Not only is the thought of such a change in this white-supremacist holiday impossible to imagine, but the very mention of the idea sends most Americans into apoplectic fits -- which speaks volumes about our historical hypocrisy and its relation to the contemporary politics of empire in the United States...
But in the United States, this reluctance to acknowledge our original sin -- the genocide of indigenous people -- is of special importance today. It's now routine -- even among conservative commentators -- to describe the United States as an empire, so long as everyone understands we are an inherently benevolent one. Because all our history contradicts that claim, history must be twisted and tortured to serve the purposes of the powerful.
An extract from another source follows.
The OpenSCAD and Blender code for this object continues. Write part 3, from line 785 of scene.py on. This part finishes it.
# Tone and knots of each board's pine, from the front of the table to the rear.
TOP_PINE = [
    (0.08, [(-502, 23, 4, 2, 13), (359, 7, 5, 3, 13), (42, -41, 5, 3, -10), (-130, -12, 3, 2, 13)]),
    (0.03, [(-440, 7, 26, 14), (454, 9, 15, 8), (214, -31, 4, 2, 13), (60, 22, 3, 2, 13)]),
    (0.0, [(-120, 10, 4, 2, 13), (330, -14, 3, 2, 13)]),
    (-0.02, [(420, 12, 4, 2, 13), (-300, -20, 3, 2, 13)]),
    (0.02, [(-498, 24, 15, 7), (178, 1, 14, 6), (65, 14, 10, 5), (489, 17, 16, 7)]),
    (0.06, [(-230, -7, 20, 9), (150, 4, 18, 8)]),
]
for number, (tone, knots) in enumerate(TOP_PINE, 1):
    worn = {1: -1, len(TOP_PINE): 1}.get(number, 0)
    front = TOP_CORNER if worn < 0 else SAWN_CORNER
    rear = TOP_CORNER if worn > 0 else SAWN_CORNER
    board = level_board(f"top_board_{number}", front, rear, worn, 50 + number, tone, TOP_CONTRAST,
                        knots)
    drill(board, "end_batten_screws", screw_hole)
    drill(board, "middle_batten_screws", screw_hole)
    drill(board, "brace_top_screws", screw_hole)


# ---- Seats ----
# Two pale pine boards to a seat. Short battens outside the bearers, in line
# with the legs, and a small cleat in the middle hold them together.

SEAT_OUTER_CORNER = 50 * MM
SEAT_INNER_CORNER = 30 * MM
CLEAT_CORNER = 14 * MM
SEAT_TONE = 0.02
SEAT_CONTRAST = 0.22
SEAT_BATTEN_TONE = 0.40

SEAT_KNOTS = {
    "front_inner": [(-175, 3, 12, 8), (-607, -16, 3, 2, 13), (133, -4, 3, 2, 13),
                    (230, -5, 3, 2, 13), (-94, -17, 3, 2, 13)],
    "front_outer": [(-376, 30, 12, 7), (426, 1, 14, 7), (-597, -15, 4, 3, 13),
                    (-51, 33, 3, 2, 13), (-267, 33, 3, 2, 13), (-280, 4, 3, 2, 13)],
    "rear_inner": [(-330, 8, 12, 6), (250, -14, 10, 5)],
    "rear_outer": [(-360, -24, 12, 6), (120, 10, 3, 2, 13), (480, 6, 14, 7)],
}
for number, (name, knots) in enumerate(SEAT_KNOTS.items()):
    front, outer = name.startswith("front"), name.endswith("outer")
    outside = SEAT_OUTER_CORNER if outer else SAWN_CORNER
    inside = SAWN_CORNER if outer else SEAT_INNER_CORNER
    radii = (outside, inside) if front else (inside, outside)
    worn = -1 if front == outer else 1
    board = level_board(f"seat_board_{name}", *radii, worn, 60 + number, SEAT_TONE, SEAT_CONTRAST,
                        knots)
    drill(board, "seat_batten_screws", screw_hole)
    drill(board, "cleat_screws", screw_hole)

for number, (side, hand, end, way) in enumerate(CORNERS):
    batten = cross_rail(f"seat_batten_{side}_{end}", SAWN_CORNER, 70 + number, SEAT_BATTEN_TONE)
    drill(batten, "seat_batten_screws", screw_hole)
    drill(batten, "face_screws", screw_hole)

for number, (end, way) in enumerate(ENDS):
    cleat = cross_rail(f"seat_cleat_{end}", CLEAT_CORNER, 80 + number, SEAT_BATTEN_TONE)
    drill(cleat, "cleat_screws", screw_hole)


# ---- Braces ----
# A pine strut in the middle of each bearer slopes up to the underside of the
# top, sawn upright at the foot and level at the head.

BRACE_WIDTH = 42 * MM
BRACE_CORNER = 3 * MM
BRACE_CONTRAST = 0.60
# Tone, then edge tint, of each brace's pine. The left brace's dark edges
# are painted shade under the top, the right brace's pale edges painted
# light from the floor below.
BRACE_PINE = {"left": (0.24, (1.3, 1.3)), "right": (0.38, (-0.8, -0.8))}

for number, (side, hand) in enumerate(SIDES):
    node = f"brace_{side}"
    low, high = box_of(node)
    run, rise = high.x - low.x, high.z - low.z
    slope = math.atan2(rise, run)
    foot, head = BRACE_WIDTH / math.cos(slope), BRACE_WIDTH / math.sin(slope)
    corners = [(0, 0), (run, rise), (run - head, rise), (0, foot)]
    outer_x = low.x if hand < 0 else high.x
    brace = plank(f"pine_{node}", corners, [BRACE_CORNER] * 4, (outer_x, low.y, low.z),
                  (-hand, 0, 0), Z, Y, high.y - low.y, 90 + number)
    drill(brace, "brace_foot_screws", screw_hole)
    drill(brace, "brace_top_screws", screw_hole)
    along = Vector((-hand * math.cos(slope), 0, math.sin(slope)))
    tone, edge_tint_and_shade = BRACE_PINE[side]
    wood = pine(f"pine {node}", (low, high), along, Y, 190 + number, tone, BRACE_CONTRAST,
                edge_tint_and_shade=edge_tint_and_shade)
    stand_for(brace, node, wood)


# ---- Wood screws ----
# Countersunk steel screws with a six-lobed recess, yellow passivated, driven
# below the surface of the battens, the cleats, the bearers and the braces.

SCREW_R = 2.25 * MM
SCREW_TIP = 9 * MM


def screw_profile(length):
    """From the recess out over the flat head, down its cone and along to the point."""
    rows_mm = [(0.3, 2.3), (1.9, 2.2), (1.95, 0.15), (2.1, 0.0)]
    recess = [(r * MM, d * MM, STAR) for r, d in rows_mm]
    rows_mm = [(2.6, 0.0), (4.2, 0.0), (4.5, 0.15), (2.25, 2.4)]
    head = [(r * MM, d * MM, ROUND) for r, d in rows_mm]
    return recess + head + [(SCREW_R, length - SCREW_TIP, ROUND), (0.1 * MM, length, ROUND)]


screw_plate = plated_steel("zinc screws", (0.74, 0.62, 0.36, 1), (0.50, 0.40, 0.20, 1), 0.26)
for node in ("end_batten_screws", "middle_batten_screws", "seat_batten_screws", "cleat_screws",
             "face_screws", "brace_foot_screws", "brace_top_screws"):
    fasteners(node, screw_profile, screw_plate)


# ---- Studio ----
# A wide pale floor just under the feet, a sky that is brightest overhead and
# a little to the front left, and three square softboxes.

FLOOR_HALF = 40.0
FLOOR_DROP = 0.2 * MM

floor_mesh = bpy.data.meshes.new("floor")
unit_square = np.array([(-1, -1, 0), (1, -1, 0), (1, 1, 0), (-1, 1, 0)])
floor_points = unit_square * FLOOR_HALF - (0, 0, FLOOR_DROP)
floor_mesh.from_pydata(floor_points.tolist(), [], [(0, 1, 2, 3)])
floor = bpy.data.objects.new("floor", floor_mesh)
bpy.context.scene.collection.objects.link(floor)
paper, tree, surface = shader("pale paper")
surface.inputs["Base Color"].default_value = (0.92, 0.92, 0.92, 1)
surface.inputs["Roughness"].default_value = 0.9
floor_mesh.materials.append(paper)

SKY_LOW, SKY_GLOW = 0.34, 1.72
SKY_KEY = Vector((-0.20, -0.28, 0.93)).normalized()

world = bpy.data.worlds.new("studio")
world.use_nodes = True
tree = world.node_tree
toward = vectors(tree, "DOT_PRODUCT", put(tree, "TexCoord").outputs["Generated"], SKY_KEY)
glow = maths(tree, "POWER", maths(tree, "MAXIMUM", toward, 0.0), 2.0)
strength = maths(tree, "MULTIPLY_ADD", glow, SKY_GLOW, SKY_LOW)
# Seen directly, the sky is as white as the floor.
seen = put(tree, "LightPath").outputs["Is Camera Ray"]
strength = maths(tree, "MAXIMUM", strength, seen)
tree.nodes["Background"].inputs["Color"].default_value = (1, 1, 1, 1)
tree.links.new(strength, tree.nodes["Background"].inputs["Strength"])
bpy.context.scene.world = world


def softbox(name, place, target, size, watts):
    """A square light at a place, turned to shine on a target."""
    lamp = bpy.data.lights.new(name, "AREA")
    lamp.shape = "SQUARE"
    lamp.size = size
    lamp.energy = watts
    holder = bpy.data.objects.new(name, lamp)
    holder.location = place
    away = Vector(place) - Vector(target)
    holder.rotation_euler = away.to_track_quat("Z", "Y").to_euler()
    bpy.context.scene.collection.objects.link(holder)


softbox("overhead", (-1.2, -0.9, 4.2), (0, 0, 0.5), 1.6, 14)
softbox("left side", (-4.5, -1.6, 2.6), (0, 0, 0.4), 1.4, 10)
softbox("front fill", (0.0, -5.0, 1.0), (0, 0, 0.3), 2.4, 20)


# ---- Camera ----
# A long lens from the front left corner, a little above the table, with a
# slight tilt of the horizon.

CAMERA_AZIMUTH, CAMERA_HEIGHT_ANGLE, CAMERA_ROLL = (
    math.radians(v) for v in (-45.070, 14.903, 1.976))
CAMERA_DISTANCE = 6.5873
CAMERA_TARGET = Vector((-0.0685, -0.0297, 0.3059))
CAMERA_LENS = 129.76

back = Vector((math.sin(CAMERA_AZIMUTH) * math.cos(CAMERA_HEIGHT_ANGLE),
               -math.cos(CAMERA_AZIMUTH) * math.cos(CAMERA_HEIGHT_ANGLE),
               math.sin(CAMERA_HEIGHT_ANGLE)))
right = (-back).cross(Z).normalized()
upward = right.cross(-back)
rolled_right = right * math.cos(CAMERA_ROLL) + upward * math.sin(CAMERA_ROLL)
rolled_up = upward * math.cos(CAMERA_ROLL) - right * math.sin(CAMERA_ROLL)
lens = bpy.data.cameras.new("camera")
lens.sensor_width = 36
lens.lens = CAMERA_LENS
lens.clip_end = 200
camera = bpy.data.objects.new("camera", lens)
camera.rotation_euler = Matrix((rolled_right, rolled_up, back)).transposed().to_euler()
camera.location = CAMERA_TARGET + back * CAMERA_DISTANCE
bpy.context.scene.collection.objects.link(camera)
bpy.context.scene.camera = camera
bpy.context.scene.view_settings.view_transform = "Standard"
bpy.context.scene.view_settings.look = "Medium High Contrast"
Someone has to counter history twisted, and tortured to serve the purposes of the Radical Left, and the Politically Correct. ;-D
He then goes on to compare our Founders to Nazis and, among other things, whines about people who complain about his opinions:
Any attempt to complicate this story guarantees hostility from mainstream culture. After raising the barbarism of America's much-revered founding fathers in a lecture, I was once accused of trying to "humble our proud nation" and "undermine young people's faith in our country."
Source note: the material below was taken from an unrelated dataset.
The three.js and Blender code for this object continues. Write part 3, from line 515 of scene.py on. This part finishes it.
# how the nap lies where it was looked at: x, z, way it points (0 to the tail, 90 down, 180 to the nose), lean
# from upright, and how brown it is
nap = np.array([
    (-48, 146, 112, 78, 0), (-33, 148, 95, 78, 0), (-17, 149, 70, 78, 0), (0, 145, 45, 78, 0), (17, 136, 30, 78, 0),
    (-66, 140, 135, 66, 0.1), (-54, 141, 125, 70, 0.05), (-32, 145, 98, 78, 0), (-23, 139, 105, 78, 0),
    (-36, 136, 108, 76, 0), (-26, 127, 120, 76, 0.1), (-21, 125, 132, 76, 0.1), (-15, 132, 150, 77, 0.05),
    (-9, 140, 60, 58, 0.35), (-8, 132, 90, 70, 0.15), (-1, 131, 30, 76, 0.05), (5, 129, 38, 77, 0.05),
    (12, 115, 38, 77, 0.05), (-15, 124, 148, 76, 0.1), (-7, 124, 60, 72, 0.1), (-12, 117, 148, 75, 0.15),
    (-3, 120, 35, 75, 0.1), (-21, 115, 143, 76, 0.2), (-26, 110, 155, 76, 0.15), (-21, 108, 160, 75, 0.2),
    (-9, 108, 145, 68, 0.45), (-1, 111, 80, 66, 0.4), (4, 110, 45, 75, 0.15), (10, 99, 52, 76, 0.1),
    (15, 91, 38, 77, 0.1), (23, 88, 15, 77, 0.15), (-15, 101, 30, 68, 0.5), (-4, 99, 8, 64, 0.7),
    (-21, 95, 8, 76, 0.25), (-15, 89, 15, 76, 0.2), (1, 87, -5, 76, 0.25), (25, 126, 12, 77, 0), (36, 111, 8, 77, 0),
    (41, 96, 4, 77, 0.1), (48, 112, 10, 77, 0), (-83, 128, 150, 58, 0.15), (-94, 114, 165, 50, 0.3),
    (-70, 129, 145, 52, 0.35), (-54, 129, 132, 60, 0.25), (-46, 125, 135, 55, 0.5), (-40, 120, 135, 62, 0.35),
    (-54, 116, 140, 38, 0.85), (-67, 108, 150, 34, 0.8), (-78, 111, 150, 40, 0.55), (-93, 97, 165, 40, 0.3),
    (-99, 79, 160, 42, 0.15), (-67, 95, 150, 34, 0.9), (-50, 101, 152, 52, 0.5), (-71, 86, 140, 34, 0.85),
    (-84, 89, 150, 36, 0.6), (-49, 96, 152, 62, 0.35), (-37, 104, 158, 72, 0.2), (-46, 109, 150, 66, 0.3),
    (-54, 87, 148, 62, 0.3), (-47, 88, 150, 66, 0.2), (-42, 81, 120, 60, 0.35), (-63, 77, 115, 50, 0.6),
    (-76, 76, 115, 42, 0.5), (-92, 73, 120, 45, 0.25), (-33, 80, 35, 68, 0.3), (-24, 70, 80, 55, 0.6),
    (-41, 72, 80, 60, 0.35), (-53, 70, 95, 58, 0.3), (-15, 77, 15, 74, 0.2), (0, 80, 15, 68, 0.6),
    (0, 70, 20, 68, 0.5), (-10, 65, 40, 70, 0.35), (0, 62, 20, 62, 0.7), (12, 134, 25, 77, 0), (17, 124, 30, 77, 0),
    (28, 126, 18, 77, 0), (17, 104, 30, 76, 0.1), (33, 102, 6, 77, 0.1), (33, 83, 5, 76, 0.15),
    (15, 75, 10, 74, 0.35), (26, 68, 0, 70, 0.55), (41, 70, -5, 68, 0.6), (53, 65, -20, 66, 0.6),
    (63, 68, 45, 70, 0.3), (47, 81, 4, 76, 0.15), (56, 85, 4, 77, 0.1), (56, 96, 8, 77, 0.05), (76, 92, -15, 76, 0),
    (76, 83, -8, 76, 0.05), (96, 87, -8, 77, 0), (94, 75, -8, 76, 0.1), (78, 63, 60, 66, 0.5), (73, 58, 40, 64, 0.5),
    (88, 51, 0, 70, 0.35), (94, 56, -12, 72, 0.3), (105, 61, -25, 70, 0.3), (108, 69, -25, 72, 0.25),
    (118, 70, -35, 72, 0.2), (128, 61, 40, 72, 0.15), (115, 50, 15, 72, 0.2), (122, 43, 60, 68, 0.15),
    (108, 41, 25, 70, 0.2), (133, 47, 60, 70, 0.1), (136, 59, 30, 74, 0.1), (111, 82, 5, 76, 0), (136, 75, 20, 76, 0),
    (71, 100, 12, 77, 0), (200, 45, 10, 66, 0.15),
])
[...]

Yes, of course -- that is exactly what I would hope to achieve. We should practice the virtue of humility and avoid the excessive pride that can, when combined with great power, lead to great abuses of power.
To paraphrase the ending of his piece:
As Americans sit down on Thanksgiving Day to gorge themselves on the bounty of empire, many will think about the constricting effects of the day's mythology on our minds.
We would do better to worry about the expansive effects of overeating on our waistlines.
Robert Jensen: No thanks to Thanksgiving.
Happy Thanksgiving everyone!
The next edition of this series will be Dec. 12th.